Atkins on the Ropes
Tue, August 2, 2005 at 04:42PM The news today carries reports that the Atkins Nutritional Inc. has filed for bankruptcy. Not too surprising, but another indication that most diets are fads that arise, peak, and fade. If you’ve lived long enough, you’ve seen the F-Plan diet, the Grapefruit diet, the South Beach diet, the Cabbage-Soup diet, low-fat diets, the glycemic impact diet, Sugar Busters, The Zone diet, Dr Dean Ornish diet, and finally, Atkins come and go. Poor overweight people yo-yo from one to the next, with out actually doing much for their health.
Maybe it’s time to pay more attention to the Health At Every Size (HAES) people. We’ve mentioned this before, but it deserves repeating. HES enthusiasts – and there are many, and they’re not all obese – believe that a healthy attitude to eating will be more successful, in the long run, than life as an off/on dieter. One of them is Jonathan Robinson.

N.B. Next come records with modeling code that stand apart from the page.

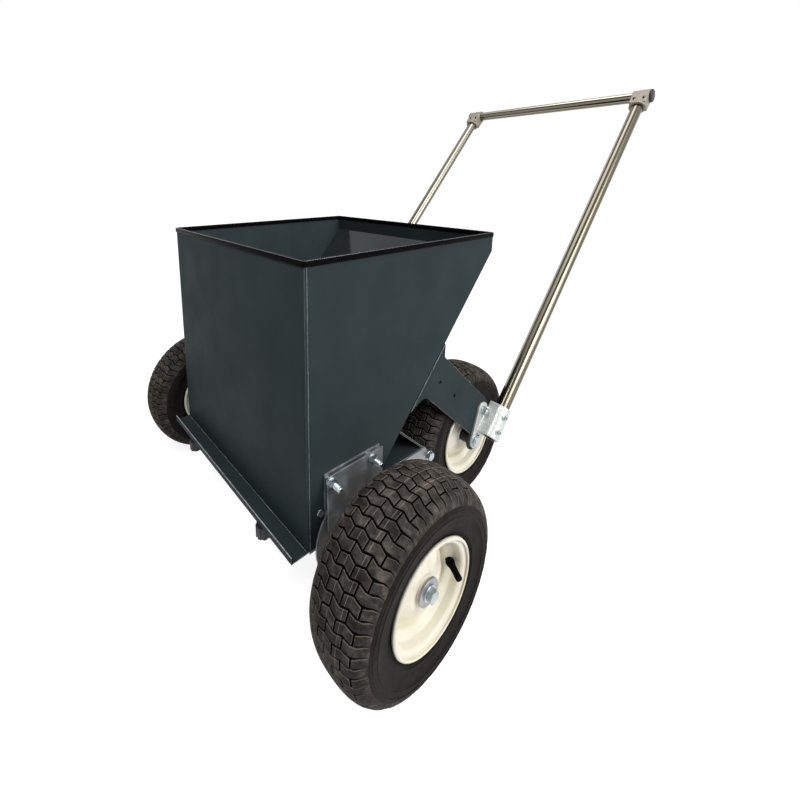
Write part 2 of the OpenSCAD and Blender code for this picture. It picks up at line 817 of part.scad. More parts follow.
module crossbar() {
    placed() {
        color(steel) ring(bar, -bar_half, bar_half, tube_r, tube_r - tube_wall);
        color(black) both_sides() {
            rod(bar, bar_half - 12, bar_half, tube_r - tube_wall);
            rod(bar, bar_half, bar_half + plug_t - 2, cast_r - 0.5);
            translate([bar_half + plug_t - 2, bar[0], bar[1]]) rotate([0, 90, 0])
                cylinder(r1 = cast_r - 0.5, r2 = cast_r - 3.5, h = 2);
        }
    }
}

module corner_fitting(left) {
    socket_len = cast_r + 30;
    rim_h = 5;
    placed() color(cast_zinc) side(left) difference() {
        union() {
            rod(bar, fitting_x - fitting_len / 2, fitting_x + fitting_len / 2, cast_r);
            on_upright(handle_len - socket_len) cylinder(r = cast_r, h = socket_len);
            on_upright(handle_len - socket_len) cylinder(r = cast_r + 2.5, h = rim_h);
            on_upright(handle_len - socket_len + rim_h) translate([-cast_r - 1, -cast_r + 0.5, 0])
                cube([2 * cast_r + 2, 2 * cast_r - 1, socket_len - rim_h]);
        }
        rod(bar, fitting_x - fitting_len, fitting_x + fitting_len, tube_r + run_gap);
        on_upright(handle_len - socket_len - 1) cylinder(r = tube_r + run_gap, h = socket_len + 1);
        at_fitting_screws() cylinder(r = screw_r + run_gap, h = screw_hole, $fn = 24);
    }
}

// The places of a corner fitting's two set screws, local Z outwards to the front
module at_fitting_screws() {
    for (x = fitting_screw_spots) translate([fitting_x + x, bar[0], bar[1]]) rotate([90 + 12, 0, 0]) children();
}

module fitting_screws() {
    placed() color(zinc) both_sides() at_fitting_screws() difference() {
        translate([0, 0, tube_r + air]) cylinder(r = screw_r, h = cast_wall + 1, $fn = 24);
        translate([0, 0, tube_r + cast_wall - 2]) cylinder(r = socket_r, h = screw_hole, $fn = 6);
    }
}

front_panel();
side_panel(true);  // side_panel_left
side_panel(false);  // side_panel_right
rear_panel();
rim_edging();
cross_member();
arm(true);  // arm_left
arm(false);  // arm_right
chassis_plate(true);  // chassis_plate_left
chassis_plate(false);  // chassis_plate_right
bracket_plate(true);  // bracket_plate_left
bracket_plate(false);  // bracket_plate_right
bracket_spacers();
bracket_bolts();
axle_disc(true);  // axle_disc_left
axle_disc(false);  // axle_disc_right
axle_bearing(true);  // axle_bearing_left
axle_bearing(false);  // axle_bearing_right
tie_tube();
tie_bolts();
gate_rails();
gate_studs();
rear_wiper();
wiper_bar();
rear_axle();
rear_axle_nuts();
rear_axle_spacer();
hub_bushings();
handle_clamp(true);  // handle_clamp_left
handle_clamp(false);  // handle_clamp_right
clamp_bolts();
clamp_screws();
front_axle();
feed_roller();
hub_sleeves();
wheel_spacers();
hub_washers();
hub_bolts();
placed() color(cream) front_wheel(true) rim();  // front_rim_left
placed() color(cream) front_wheel(false) rim();  // front_rim_right
placed() color(tyre_black) front_wheel(true) tyre();  // front_tyre_left
placed() color(tyre_black) front_wheel(false) tyre();  // front_tyre_right
placed() color(black) both_sides() front_wheel(true) valve();  // front_valves
placed() color(cream) rear_wheel(true) rim();  // rear_rim_left
placed() color(tyre_black) rear_wheel(true) tyre();  // rear_tyre_left
rear_bearings(true);  // rear_bearings_left
placed() color(black) rear_wheel(true) valve();  // rear_valve_left
placed() color(cream) rear_wheel(false) rim();  // rear_rim_right
placed() color(tyre_black) rear_wheel(false) tyre();  // rear_tyre_right
rear_bearings(false);  // rear_bearings_right
placed() color(black) rear_wheel(false) valve();  // rear_valve_right
gate_plate();
gate_knob(true);  // gate_knob_left
gate_knob(false);  // gate_knob_right
upright(true);  // upright_left
upright(false);  // upright_right
crossbar();
corner_fitting(true);  // corner_fitting_left
corner_fitting(false);  // corner_fitting_right
fitting_screws();
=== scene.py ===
# %% [markdown]
# A walk-behind lawn topdresser: a folded steel hopper on four pneumatic wheels, with a tubular handle.
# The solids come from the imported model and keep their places. This notebook gives them finishes, and
# replaces the pieces whose real surface has more detail than a solid can hold, such as the tyres.

import json
import math

import bmesh
import bpy
from mathutils import Matrix, Vector


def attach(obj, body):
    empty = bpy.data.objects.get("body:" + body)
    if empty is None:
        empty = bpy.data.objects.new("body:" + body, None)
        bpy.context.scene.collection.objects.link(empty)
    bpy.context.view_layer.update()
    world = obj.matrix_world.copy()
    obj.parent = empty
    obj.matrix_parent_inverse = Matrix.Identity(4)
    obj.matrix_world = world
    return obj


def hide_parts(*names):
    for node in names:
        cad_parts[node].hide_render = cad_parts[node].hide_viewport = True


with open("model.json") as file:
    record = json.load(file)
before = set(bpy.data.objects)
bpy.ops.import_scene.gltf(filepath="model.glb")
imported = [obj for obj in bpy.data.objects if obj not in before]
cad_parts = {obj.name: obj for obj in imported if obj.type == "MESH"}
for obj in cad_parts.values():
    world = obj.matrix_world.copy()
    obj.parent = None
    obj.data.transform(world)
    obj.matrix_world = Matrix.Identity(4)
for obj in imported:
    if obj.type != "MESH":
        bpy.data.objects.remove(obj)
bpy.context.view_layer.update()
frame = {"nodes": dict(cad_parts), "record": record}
nodes = frame["nodes"]

# %% [markdown]
# The machine is measured in millimetres from the front face of its hopper, because every part of it
# is easiest to place from there. The model's own origin lies in the middle of its length, so one
# function turns hopper millimetres into the scene's metres.

# %% Sizes and places
TYRE_R, TYRE_W, RIM_R = 165, 117, 89
FRONT_WHEEL_X, FRONT_AXLE_Y = 384, 102
REAR_WHEEL_X, REAR_AXLE_Y = 196, 482
TUBE_R, CAST_R = 15.9, 20.9
HANDLE_LEAN, HANDLE_LEN = math.radians(43.1), 1127
CLAMP_Y, CLAMP_Z = 526.5, 205
BAR_Y = CLAMP_Y + HANDLE_LEN * math.sin(HANDLE_LEAN)
BAR_Z = CLAMP_Z + HANDLE_LEN * math.cos(HANDLE_LEAN)
MIDDLE_Y = (FRONT_AXLE_Y - TYRE_R + BAR_Y + CAST_R) / 2


def place(x, y, z):
    """Hopper millimetres to metres in the scene."""
    return Vector((x, y - MIDDLE_Y, z)) / 1000


print("crossbar at", [round(v, 4) for v in place(0, BAR_Y, BAR_Z)])

# %% [markdown]
# The photograph was taken from close by with a wide lens, from a little above the hopper. The camera
# below has the place and the lens that make the hopper's corners, the tyres and the handle fall where
# they do in the picture.

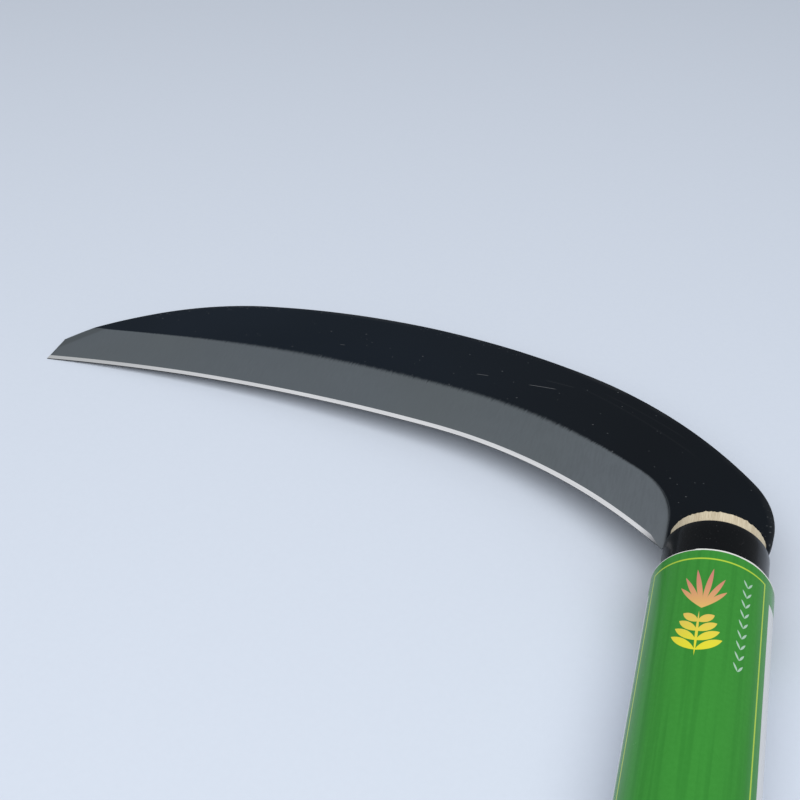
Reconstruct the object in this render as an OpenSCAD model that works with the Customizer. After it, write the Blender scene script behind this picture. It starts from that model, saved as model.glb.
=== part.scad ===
// Hand sickle with a single-bevel blade, lying on its side with the bevel up.
//
// Millimetres. The origin is the centre of the handle's butt, +Y runs up the
// handle to the blade, +Z is up, and the blade reaches out towards -X.
// The sickle lies on the label and on the tip of the blade, so the blade is
// rolled a few degrees about the handle's axis.

/* [Handle] */
// Length of the wood, from the butt to the sawn end
handle_length = 350; // [300:5:400]
// Diameter of the grip
handle_d = 28.8; // [27.4:0.2:32]
// Width of the bevel round the butt
butt_bevel = 2; // [1:0.5:4]
// How far the sawn end stands out of the ring
wood_proud = 4.2; // [2:0.2:6]

/* [Ring] */
// Outside diameter of the ring
ring_d = 26; // [25:0.2:27]
// Thickness of the ring's wall
ring_wall = 1; // [0.8:0.1:1.4]
// Length of the ring
ring_length = 13; // [12:1:30]

/* [Blade] */
// Straight distance from the heel of the edge to its tip
blade_length = 209; // [181:2:231]
// Thickness of the plate
blade_t = 3; // [2.6:0.1:3.4]
// Width of the ground bevel beside the heel
bevel_heel_w = 15; // [13:0.2:16]
// Width of the ground bevel where it is widest, past its middle
bevel_mid_w = 16.4; // [14:0.2:17]
// Width of the ground bevel at the tip
bevel_tip_w = 15.2; // [14:0.2:17]
// Width of the honed strip along the edge
hone_w = 1.7; // [1.2:0.1:2.4]
// Thickness of the hard steel under the edge
steel_t = 0.55; // [0.4:0.05:0.8]
// Width of the hard steel under the edge
steel_w = 12; // [8:1:14]
// Flat left on the cutting edge
edge_land = 0.15; // [0.1:0.05:0.25]

/* [Tang] */
// Length of the tang behind the ring's mouth
tang_length = 70; // [60:5:90]
// Width of the tang at its end
tang_end_w = 10; // [8:1:12]
// Diameter of the nail that holds the tang
nail_d = 3; // [2.5:0.5:4]
// Distance of the nail behind the ring's mouth
nail_back = 32; // [24:2:40]

/* [Label] */
// Length of the paper label
label_length = 130; // [100:5:150]
// Thickness of the label, with its overlap and glue
paper_t = 0.3; // [0.2:0.1:0.4]
// Length of ring left bare in front of the label
bare_ring = 12; // [11:0.5:12]

/* [Hidden] */
$fn = 96;

// Places along the handle
mouth_y = handle_length - wood_proud; // the ring's mouth, where the blade comes out
seat_d = ring_d - 2 * ring_wall; // wood turned down to take the ring
label_d = handle_d + 2 * paper_t;
clear = 5; // how far a cutter passes a face
skim = 1; // the same above and below the plate, where the cutter's own slope is kept

// Edge and back as tangent arcs [radius, turn], both turning left. The edge
// runs from the heel to the tip, and the back from the ring's mouth to the
// corner where the tip is clipped.
edge_shape = [[145, 31.5], [535, 14.4]];
edge_heading = 138.5;
back_shape = [[26.5, 60.9], [126, 29.7], [232, 27.9], [92, 25.1], [129, 13.8]];
back_heading = 67.2;
heel = [-13.4, 0];
back_foot = [11.4, 0];
tang_neck = [7, -12]; // half width of the tang where it leaves the root, and where
tang_root_x = -10; // the tang's left side at the ring's mouth
arc_step = 3; // longest straight piece of an arc

function left_of(h) = [-sin(h), cos(h)];
function centre_of(p, h, arc) = p + arc[0] * left_of(h);
function end_of(p, h, arc) = centre_of(p, h, arc) - arc[0] * left_of(h + arc[1]);
function pieces_in(arc) = max(2, ceil(arc[0] * arc[1] * PI / 180 / arc_step));

// Stations [place, heading] along a chain of arcs, each junction once
function stations(p, h, arcs, i = 0) =
    i == len(arcs) ? []
    : concat(
        [for (j = [(i == 0 ? 0 : 1) : pieces_in(arcs[i])])
            let (turned = h + arcs[i][1] * j / pieces_in(arcs[i]))
            [centre_of(p, h, arcs[i]) - arcs[i][0] * left_of(turned), turned]],
        stations(end_of(p, h, arcs[i]), h + arcs[i][1], arcs, i + 1)
    );

function places(line) = [for (s = line) s[0]];
function scaled(arcs, k) = [for (a = arcs) [a[0] * k, a[1]]];
function reversed(v) = [for (i = [len(v) - 1 : -1 : 0]) v[i]];
function last(v) = v[len(v) - 1];

// A line of stations moved sideways, away from the side it turns to
function beside(line, d) = [for (s = line) s[0] - d * left_of(s[1])];

// A station moved straight along its own heading
function moved_on(station, d) =
    [station[0] + d * [cos(station[1]), sin(station[1])], station[1]];

// The shape's own chord sets the factor that brings it to blade_length
shape_tip = last(stations(heel, edge_heading, edge_shape))[0];
blade_k = blade_length / norm(shape_tip - heel);
edge_arcs = scaled(edge_shape, blade_k);
back_arcs = scaled(back_shape, blade_k);
edge = stations(heel, edge_heading, edge_arcs);
back = stations(back_foot, back_heading, back_arcs);
tip = last(edge)[0];
edge_past_tip = concat(edge, [moved_on(last(edge), 2 * clear)]);

// The blade's roll brings the tip down to the surface that the label lies on
roll = asin(label_d / 2 / -tip[0]);

// Heel run-out: a steep step round the end of the bevel
runout_x = -12.55; // top of the step beside the ring
runout_r = 20.5; // radius of its corner
runout_steep = 14; // how far the step climbs for each millimetre sideways
bevel_r = edge_arcs[0][0] + bevel_heel_w;
bevel_c = centre_of(heel, edge_heading, edge_arcs[0]);
runout_cx = runout_x - runout_r;
runout_cy = bevel_c[1] + sqrt(pow(bevel_r - runout_r, 2) - pow(runout_cx - bevel_c[0], 2));
runout_turn = atan2(runout_cy - bevel_c[1], runout_cx - bevel_c[0]);

// False edge: a facet ground off the back beside the tip
facet_from = [15.2, 14.9] * blade_k; // a place on its inner line, from the tip
facet_z = 0.93 * blade_t; // how high the line is there
facet_turn = 42; // heading of the line in plan
facet_rise = 6.4; // how the line climbs
facet_lift = 6.6; // how the facet climbs towards the back, less than the bevel
facet_cutter = [60, 20, 10]; // large enough to take off all that lies above the facet

// Stands a shape that is drawn along +Z along the handle instead
module along_handle(y = 0) {
    translate([0, y, 0]) rotate([-90, 0, 0]) children();
}

// Puts the blade's flat drawing at the ring's mouth, rolled on to its tip
module at_mouth() {
    translate([0, mouth_y, 0]) rotate([0, -roll, 0]) children();
}

// Width of the bevel, with u running from 0 at the heel to 1 at the tip
bevel_widest = 0.62;
function eased(a, b, t) = a + (b - a) * (1 - cos(180 * t)) / 2;
function bevel_w(u) =
    u < bevel_widest ? eased(bevel_heel_w, bevel_mid_w, u / bevel_widest)
    : eased(bevel_mid_w, bevel_tip_w, (u - bevel_widest) / (1 - bevel_widest));

// What grinding takes off, carried along the edge and past both its ends
module grinding() {
    line = concat([moved_on(edge[0], -2 * clear)], edge_past_tip);
    n = len(ground_off(bevel_heel_w));
    rings = len(line);
    polyhedron(
        points = [for (
            i = [0 : rings - 1],
            p = ground_off(bevel_w(i / (rings - 1)))
        )
            let (place = line[i][0] - p[0] * left_of(line[i][1]))
            [place[0], place[1], p[1]]],
        faces = concat(
            [[for (j = [n - 1 : -1 : 0]) j]],
            [for (i = [0 : rings - 2], j = [0 : n - 1])
                [i * n + j, i * n + (j + 1) % n, (i + 1) * n + (j + 1) % n, (i + 1) * n + j]],
            [[for (j = [0 : n - 1]) (rings - 1) * n + j]]
        )
    );
}

// Blade and tang in plan
module blade_outline() {
    polygon(concat(
        places(edge),
        reversed(places(back)),
        [
            [tang_neck[0], tang_neck[1]],
            [tang_end_w / 2, -tang_length],
            [-tang_end_w / 2, -tang_length],
            [-tang_neck[0], tang_neck[1]],
            [tang_root_x, 0],
        ]
    ));
}

// Section of what grinding takes off where the bevel is w wide; its x is the
// distance from the edge
function ground_off(w) = [
    [-clear, edge_land],
    [0, edge_land],
    [hone_w, steel_t],
    [w + skim * (w - hone_w) / (blade_t - steel_t), blade_t + skim],
    [-clear, blade_t + skim],
];

// The space that grinding can reach: everything left of the step
module runout_limit() {
    reach = blade_length + clear;
    above = 2 * skim; // higher than grinding reaches
    low_in = (blade_t + skim) / runout_steep;
    high_out = above / runout_steep;
    // beside the ring, a straight step
    translate([0, runout_cy, 0])
        rotate([90, 0, 0])
            linear_extrude(height = runout_cy + clear)
                polygon([
                    [-reach, -skim],
                    [runout_x - low_in, -skim],
                    [runout_x + high_out, blade_t + above],
                    [-reach, blade_t + above],
                ]);
    // round the corner, a cone
    translate([runout_cx, runout_cy, -skim])
        cylinder(
            r1 = runout_r - low_in,
            r2 = runout_r + high_out,
            h = blade_t + skim + above
        );
    // beyond the corner, no limit
    translate([runout_cx, runout_cy, -skim])
        rotate([0, 0, runout_turn - 90])
            translate([-2 * reach, -reach, 0])
                cube([2 * reach, 2 * reach, blade_t + skim + above]);
}

module facet_cut() {
    translate([tip[0] + facet_from[0], tip[1] + facet_from[1], facet_z])
        rotate([0, 0, facet_turn])
            rotate([0, -facet_rise, 0])
                rotate([facet_lift, 0, 0])
                    translate([-facet_cutter[0] / 2, 0, 0])
                        cube(facet_cutter);
}

// The ground plate with its tang, iron and steel together, lying flat
module ground_plate() {
    difference() {
        linear_extrude(height = blade_t) blade_outline();
        intersection() {
            grinding();
            runout_limit();
        }
        facet_cut();
    }
}

// The band of the plate that is hard steel
module steel_band() {
    translate([0, 0, -skim])
        linear_extrude(height = steel_t + skim)
            polygon(concat(
                beside(edge_past_tip, -clear),
                reversed(beside(edge_past_tip, steel_w))
            ));
}

module nail_hole(d) {
    translate([0, -nail_back, -handle_d]) cylinder(d = d, h = 2 * handle_d);
}

module blade() {
    color("#1b2027")
        at_mouth()
            difference() {
                ground_plate();
                steel_band();
                nail_hole(nail_d);
            }
}

module edge_steel() {
    color("#d6d7da")
        at_mouth()
            intersection() {
                ground_plate();
                steel_band();
            }
}

// Nail with a flat head, sunk just below the wood
nail_head_d = 6;
nail_head_t = 1.2;
nail_sunk = 0.5;
module nail_shape() {
    top = handle_d / 2 - nail_sunk;
    translate([0, -nail_back, -top]) cylinder(d = nail_d, h = 2 * top);
    translate([0, -nail_back, top - nail_head_t]) cylinder(d = nail_head_d, h = nail_head_t);
}

module tang_nail() {
    color("#8a8d90") at_mouth() nail_shape();
}

module handle() {
    slot_length = tang_length + 2;
    color("#e6d6b4")
        difference() {
            union() {
                along_handle()
                    cylinder(d1 = handle_d - 2 * butt_bevel, d2 = handle_d, h = butt_bevel);
                along_handle(butt_bevel)
                    cylinder(d = handle_d, h = mouth_y - ring_length - butt_bevel);
                along_handle(mouth_y - ring_length)
                    cylinder(d = seat_d, h = ring_length + wood_proud);
            }
            at_mouth() {
                translate([-handle_d, -slot_length, 0])
                    cube([2 * handle_d, slot_length + wood_proud + clear, blade_t]);
                nail_hole(nail_d);
                translate([0, -nail_back, handle_d / 2 - nail_sunk - nail_head_t])
                    cylinder(d = nail_head_d, h = handle_d);
            }
        }
}

module ferrule() {
    color("#15171a")
        along_handle(mouth_y - ring_length)
            difference() {
                cylinder(d = ring_d, h = ring_length);
                translate([0, 0, -clear]) cylinder(d = seat_d, h = ring_length + 2 * clear);
            }
}

module label() {
    color("#3c943a")
        along_handle(mouth_y - bare_ring - label_length)
            difference() {
                cylinder(d = label_d, h = label_length);
                translate([0, 0, -clear]) cylinder(d = handle_d, h = label_length + 2 * clear);
            }
}

blade();
edge_steel();
handle();
ferrule();
tang_nail();
label();
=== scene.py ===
"""A hand sickle: its looks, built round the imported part.

The frame is the part's own, in metres: the origin is the centre of the handle's
butt, +Y runs up the handle to the blade, +Z is up and the blade reaches to -X.
Shapes are worked out in millimetres, and MM scales them when a mesh is made.
"""

import math

import bpy
from mathutils import Matrix, Vector, noise


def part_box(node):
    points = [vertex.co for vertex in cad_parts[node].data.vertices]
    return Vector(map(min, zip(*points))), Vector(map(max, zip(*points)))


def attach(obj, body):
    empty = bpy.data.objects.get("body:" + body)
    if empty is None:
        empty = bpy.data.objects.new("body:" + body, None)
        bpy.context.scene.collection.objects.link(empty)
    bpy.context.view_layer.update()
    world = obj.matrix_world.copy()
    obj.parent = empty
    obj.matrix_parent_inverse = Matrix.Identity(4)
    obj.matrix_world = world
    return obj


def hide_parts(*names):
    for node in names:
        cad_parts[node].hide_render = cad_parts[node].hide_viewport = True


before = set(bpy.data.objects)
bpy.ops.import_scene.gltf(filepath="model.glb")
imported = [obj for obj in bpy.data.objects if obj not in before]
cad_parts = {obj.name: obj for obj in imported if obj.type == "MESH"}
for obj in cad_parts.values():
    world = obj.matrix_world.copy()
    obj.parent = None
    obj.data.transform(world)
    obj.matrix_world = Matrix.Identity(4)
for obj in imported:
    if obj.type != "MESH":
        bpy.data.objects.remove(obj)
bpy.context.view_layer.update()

MM = 0.001


# ---- Places taken from the frame, in millimetres ----

def box_mm(node):
    low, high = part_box(node)
    return low / MM, high / MM


ring_low, ring_high = box_mm("ferrule")
wood_high = box_mm("handle")[1]
label_low, label_high = box_mm("label")

MOUTH_Y = ring_high.y  # where the blade comes out of the ring
RING_R = ring_high.x
RING_WALL = 1.0
RING_BACK_Y = ring_low.y
WOOD_R = wood_high.x
WOOD_END_Y = wood_high.y
LABEL_R = label_high.x
LABEL_BACK_Y = label_low.y
LABEL_FRONT_Y = label_high.y
LABEL_L = LABEL_FRONT_Y - LABEL_BACK_Y
FLOOR_Z = label_low.z

# ---- The blade's shape, as in the part's source ----

BLADE_LENGTH = 209  # straight from the heel of the edge to its tip
PLATE_T = 3
EDGE_ARCS = ((145, 31.5), (535, 14.4))  # tangent arcs: radius, turn in degrees
EDGE_HEADING = 138.5
BACK_ARCS = ((26.5, 60.9), (126, 29.7), (232, 27.9), (92, 25.1), (129, 13.8))
BACK_HEADING = 67.2
HEEL = Vector((-13.4, 0))
BACK_FOOT = Vector((11.4, 0))
TANG = ((0.4, -10, 11.4), (12, -7, 7), (70, -5, 5))  # how far back, left side, right side
BEVEL_W = (15, 16.4, 15.2)  # at the heel, at its widest and at the tip
BEVEL_WIDEST = 0.62
HONE_W = 1.7
STEEL_T = 0.55
STEEL_W = 12
FACET_FROM = Vector((15.2, 14.9))  # a place on the facet's inner line, from the tip
FACET_Z = 2.79
FACET_TURN = 42
FACET_RISE = 6.4
FACET_LIFT = 6.6
FACET_REACH = 30  # how far from that place the facet is looked for
RUNOUT_X = -12.55  # where the ground bevel ends beside the ring
RUNOUT_R = 20.5
RUNOUT_STEEP = 14

# ---- Finer than the source: the honed strip, the edge's own face and rounded creases ----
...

A new study has shown that a HAES program beat out a diet program with respect to sustained healthy eating improvement and weight-loss maintenance over a 2-year period – see the clinical summary.
Robert Griffith
More on HAES (Health At Every Size)
A new study has reported a comparison between a six-month diet program with a behavior modification program along HAES lines. The beneficial results after one year were about the same for both groups, but 2 years later the HAES group had maintained their improvements in blood pressure and cholesterol levels, while the diet group had relapsed. We have summarized this study on our website, HealthandAge.com.